For Darmanie, it was only the beginning. He left Trinidad for the U.S. at age 14, and in the decades since, he graduated from East Orange High School, became a comic book artist, transitioned into painting, and opened up his own studio and gallery space in Newark.

But his newest work is a return to the nation of his birth. “Cake Soap Panorama,” a collection of murals on display at the Paul Robeson Galleries on Rutgers University’s Newark campus until July 31, is an exploration of what Darmanie calls “the distant aggressiveness of the Caribbean and the liberal individualism of the American.”

“I am looking back at my roots and pulling the whole thing together,” he explains. “What am I? Who am I?”

In other words, it’s the work of a man who calls two countries home.

“For a time, I felt like I was living purely in two identities,” Darmanie says. “Today, I work to be more complete. I exist as a body interpreted from multiple perspectives.”

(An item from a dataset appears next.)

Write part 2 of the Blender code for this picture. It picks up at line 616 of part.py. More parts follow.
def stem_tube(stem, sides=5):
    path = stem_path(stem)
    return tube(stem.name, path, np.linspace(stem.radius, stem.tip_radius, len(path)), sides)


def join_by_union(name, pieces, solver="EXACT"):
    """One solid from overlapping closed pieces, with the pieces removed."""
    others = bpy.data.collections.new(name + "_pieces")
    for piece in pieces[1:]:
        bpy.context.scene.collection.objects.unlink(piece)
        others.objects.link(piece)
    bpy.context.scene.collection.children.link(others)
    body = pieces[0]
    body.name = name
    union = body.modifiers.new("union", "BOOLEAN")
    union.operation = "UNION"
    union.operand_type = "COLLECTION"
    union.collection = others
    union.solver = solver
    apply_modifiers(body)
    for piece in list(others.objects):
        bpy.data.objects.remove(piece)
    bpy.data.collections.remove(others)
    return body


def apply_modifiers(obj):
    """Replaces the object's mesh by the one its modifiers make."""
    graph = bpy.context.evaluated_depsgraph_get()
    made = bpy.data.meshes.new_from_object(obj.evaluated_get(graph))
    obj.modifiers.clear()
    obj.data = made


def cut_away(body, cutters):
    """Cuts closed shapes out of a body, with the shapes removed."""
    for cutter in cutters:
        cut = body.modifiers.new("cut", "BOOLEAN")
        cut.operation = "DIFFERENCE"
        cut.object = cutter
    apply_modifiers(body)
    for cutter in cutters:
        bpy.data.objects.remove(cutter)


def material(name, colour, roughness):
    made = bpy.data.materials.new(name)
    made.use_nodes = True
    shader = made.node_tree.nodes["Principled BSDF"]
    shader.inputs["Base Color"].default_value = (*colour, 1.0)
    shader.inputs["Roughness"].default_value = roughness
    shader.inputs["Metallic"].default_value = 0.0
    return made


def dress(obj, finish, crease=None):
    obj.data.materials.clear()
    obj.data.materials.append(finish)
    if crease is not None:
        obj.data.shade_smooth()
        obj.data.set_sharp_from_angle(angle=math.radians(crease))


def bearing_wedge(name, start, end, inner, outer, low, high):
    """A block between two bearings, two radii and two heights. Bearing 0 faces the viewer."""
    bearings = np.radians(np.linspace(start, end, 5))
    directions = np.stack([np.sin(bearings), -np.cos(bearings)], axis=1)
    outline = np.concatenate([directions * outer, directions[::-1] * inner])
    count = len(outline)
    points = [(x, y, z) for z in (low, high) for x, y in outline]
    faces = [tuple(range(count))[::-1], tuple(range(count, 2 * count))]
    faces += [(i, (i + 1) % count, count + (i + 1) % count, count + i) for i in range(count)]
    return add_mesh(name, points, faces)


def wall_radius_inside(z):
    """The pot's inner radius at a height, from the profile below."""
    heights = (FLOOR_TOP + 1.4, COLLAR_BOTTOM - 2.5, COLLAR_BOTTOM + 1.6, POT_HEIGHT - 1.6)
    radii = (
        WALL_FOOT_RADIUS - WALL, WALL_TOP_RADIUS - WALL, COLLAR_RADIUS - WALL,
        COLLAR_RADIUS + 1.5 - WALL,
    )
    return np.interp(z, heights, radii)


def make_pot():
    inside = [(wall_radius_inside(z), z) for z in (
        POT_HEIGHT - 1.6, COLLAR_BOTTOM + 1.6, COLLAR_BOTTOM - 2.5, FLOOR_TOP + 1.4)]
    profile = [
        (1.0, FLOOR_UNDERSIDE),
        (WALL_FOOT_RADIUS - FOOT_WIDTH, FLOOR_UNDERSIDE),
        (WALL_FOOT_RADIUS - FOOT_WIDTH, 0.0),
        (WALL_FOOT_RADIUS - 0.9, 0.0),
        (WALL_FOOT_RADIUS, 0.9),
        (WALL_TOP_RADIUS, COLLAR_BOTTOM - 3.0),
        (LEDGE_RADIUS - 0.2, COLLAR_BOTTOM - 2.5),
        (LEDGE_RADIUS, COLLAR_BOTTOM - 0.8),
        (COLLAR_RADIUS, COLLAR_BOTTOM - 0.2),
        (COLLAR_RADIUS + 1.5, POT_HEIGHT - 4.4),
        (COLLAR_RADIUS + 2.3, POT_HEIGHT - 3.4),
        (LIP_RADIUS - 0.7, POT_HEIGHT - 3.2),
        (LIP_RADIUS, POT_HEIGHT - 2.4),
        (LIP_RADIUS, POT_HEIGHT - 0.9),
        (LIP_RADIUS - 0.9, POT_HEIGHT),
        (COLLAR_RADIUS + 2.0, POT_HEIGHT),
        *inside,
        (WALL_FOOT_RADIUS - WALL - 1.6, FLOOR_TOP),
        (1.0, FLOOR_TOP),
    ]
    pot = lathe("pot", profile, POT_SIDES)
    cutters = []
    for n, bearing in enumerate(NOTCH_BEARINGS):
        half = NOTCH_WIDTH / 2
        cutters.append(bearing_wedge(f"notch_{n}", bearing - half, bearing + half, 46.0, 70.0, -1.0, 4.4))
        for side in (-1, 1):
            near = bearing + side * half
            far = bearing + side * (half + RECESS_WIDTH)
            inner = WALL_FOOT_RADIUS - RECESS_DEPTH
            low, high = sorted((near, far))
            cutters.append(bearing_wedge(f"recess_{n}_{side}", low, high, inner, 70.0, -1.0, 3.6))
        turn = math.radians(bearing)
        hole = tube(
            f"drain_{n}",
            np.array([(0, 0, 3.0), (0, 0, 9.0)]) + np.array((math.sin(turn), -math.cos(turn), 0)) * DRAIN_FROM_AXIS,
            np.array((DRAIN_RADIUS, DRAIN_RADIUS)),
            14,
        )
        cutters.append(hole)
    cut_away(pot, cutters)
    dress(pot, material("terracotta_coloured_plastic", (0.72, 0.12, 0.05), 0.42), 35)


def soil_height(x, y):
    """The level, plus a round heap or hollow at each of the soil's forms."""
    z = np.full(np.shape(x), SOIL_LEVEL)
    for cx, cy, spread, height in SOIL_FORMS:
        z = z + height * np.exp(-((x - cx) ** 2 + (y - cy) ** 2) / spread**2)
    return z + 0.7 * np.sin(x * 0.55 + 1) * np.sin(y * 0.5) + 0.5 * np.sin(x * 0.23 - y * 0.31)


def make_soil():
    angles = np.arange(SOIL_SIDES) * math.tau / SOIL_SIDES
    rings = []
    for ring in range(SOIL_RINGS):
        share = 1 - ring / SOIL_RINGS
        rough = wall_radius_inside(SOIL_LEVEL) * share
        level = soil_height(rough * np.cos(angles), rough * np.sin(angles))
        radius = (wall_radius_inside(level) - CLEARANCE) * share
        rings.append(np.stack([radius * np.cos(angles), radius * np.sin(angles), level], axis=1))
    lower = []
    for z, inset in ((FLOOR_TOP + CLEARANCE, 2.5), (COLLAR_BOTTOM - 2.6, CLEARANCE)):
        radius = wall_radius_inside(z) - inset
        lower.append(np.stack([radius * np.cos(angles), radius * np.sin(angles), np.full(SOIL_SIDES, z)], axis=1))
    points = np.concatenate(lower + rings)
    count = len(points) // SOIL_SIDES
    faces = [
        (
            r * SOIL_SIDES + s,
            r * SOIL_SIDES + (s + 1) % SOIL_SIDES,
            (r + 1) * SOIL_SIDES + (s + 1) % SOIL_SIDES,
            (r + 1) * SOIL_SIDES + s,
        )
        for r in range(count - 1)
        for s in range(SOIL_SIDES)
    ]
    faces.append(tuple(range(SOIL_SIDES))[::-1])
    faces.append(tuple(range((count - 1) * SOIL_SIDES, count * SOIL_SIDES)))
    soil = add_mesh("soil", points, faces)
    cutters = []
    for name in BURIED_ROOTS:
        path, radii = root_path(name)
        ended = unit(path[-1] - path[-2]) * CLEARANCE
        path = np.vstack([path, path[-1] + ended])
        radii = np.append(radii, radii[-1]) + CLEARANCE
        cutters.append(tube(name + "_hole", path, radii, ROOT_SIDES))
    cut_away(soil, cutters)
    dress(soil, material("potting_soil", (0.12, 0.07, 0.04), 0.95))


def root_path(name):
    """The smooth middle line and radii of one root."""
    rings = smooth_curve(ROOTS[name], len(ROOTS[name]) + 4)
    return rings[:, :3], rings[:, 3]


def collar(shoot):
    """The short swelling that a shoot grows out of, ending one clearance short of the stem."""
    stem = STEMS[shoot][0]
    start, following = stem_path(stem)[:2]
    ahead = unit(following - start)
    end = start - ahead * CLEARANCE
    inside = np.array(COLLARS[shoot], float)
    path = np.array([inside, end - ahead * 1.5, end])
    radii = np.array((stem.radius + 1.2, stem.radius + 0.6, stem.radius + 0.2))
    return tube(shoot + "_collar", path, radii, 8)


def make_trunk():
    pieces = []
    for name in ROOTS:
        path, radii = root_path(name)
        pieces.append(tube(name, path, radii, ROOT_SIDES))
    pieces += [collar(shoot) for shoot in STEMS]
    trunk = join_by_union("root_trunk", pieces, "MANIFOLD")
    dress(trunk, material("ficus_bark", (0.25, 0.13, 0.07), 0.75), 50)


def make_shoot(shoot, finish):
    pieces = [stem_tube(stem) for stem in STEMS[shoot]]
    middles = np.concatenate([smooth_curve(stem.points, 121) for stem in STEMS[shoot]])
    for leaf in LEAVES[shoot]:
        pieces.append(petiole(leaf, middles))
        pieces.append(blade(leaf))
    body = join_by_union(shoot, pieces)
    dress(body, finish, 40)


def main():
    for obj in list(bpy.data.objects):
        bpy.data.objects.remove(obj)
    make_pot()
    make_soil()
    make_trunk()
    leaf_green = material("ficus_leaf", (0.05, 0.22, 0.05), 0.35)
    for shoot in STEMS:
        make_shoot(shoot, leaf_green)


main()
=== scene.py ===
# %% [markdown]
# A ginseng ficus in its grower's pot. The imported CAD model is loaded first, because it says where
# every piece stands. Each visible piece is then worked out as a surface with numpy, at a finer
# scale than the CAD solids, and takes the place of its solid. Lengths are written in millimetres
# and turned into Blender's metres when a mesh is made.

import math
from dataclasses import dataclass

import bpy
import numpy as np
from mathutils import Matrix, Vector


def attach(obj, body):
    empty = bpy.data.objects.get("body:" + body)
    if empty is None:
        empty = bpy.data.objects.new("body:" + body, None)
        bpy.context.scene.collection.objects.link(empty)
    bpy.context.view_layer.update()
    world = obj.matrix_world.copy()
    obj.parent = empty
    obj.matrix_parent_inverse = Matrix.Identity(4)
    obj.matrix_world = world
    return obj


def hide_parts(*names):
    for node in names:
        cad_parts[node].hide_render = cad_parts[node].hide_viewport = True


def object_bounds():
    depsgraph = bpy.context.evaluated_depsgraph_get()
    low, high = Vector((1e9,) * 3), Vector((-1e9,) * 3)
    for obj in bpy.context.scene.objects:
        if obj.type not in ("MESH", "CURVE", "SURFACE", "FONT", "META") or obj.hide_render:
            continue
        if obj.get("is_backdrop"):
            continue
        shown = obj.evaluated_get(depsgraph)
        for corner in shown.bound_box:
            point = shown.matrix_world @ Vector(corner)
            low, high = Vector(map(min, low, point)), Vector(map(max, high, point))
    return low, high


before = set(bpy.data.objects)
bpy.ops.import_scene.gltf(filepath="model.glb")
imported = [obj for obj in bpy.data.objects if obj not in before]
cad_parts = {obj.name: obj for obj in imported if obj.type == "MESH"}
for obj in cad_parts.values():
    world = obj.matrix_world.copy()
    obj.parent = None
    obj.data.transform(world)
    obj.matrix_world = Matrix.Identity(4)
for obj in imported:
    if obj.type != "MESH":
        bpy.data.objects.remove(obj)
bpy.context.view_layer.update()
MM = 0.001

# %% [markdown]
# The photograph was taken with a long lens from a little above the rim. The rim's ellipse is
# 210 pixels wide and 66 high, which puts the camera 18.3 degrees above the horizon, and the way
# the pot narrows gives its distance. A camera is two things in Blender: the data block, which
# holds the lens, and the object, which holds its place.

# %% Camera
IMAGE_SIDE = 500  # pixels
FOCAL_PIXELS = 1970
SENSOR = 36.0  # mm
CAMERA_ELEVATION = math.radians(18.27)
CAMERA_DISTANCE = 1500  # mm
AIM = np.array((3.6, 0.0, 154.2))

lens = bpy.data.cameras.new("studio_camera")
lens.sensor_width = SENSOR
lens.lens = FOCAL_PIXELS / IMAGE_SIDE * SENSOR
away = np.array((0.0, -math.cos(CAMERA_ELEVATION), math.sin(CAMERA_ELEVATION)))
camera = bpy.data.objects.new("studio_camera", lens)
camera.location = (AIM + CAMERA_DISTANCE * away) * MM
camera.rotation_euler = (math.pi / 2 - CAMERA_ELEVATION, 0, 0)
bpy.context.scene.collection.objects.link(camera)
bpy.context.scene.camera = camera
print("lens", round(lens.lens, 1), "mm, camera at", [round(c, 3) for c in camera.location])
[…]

Decked in dreadlocks and a perpetual smile, Darmanie is giddy when he talks about his Trinidad, a nation of twin islands that gained its independence from England more than a half-century ago. He remembers being inspired as a kid by his mother, a seamstress who often drew figures in his storybooks and made costumes for the popular Carnival festival that Trinidad celebrates every year.

“That’s where my creative incentive came from,” Darmanie explains.

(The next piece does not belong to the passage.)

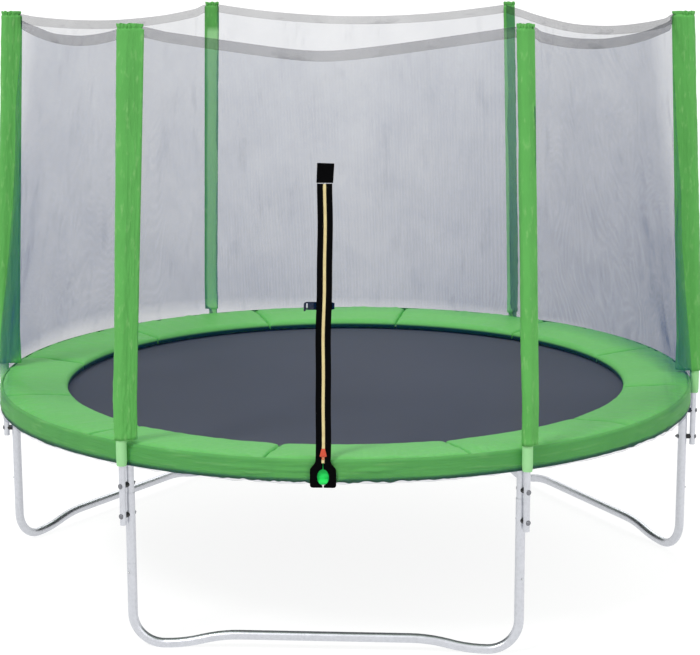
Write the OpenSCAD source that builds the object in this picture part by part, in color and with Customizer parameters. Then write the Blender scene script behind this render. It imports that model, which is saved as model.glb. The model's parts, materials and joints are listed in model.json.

He arrived in New Jersey in the late 1980s. After high school, Darmanie took beginning architecture classes at Rutgers-Newark. “But I realized I was kind of doing architecture to not do art,” he said.

So, he took art classes at the now-defunct Newark School of Fine and Industrial Arts and began drawing comics with a new company in East Orange. Soon, he wrote and drew a three-comic superhero series called “Kulprit.”

“I was kind of deconstructing what a hero was,” Darmanie says of the work, which was finished in 1997 and published 10 years later as a graphic novel. “Kind of like ‘The Punisher,’ but I kind of picked ‘The Punisher’ apart.  It’s kind of like ‘Death Wish.’ What would motivate someone to go out there—kind of like a vigilante—pick up a gun and shoot people?”

But he soon tired of comics. “I just kind of felt like a dork,” Darmanie recalls, laughing. “I wanted the intellectual stimulation that was happening in the art world. The words people used when they were talking about art. ‘What are they talking about? They don’t talk about comics like that.’”

He turned to painting, and after a stint as an interior designer, Darmanie opened the Kedar Studio of Art in Newark, where he crafted his pieces and displayed the work of fellow artists. He has since shuttered the studio to focus on his own work.

You’ll find “Cake Soap Panorama” on the third floor of the Rutgers-Newark student center. Step out of the elevator, and you’ll see the first of three murals: a large wall covered in dark gray paint and the words “Free World Boss” sprawled in giant black block letters.

The phrase is a reference to Vybz Kartel, a controversial star in the dancehall genre of music that’s popular in the Caribbean. Earlier this month, Kartel was sentenced to life in prison for the murder of a businessman in Jamaica.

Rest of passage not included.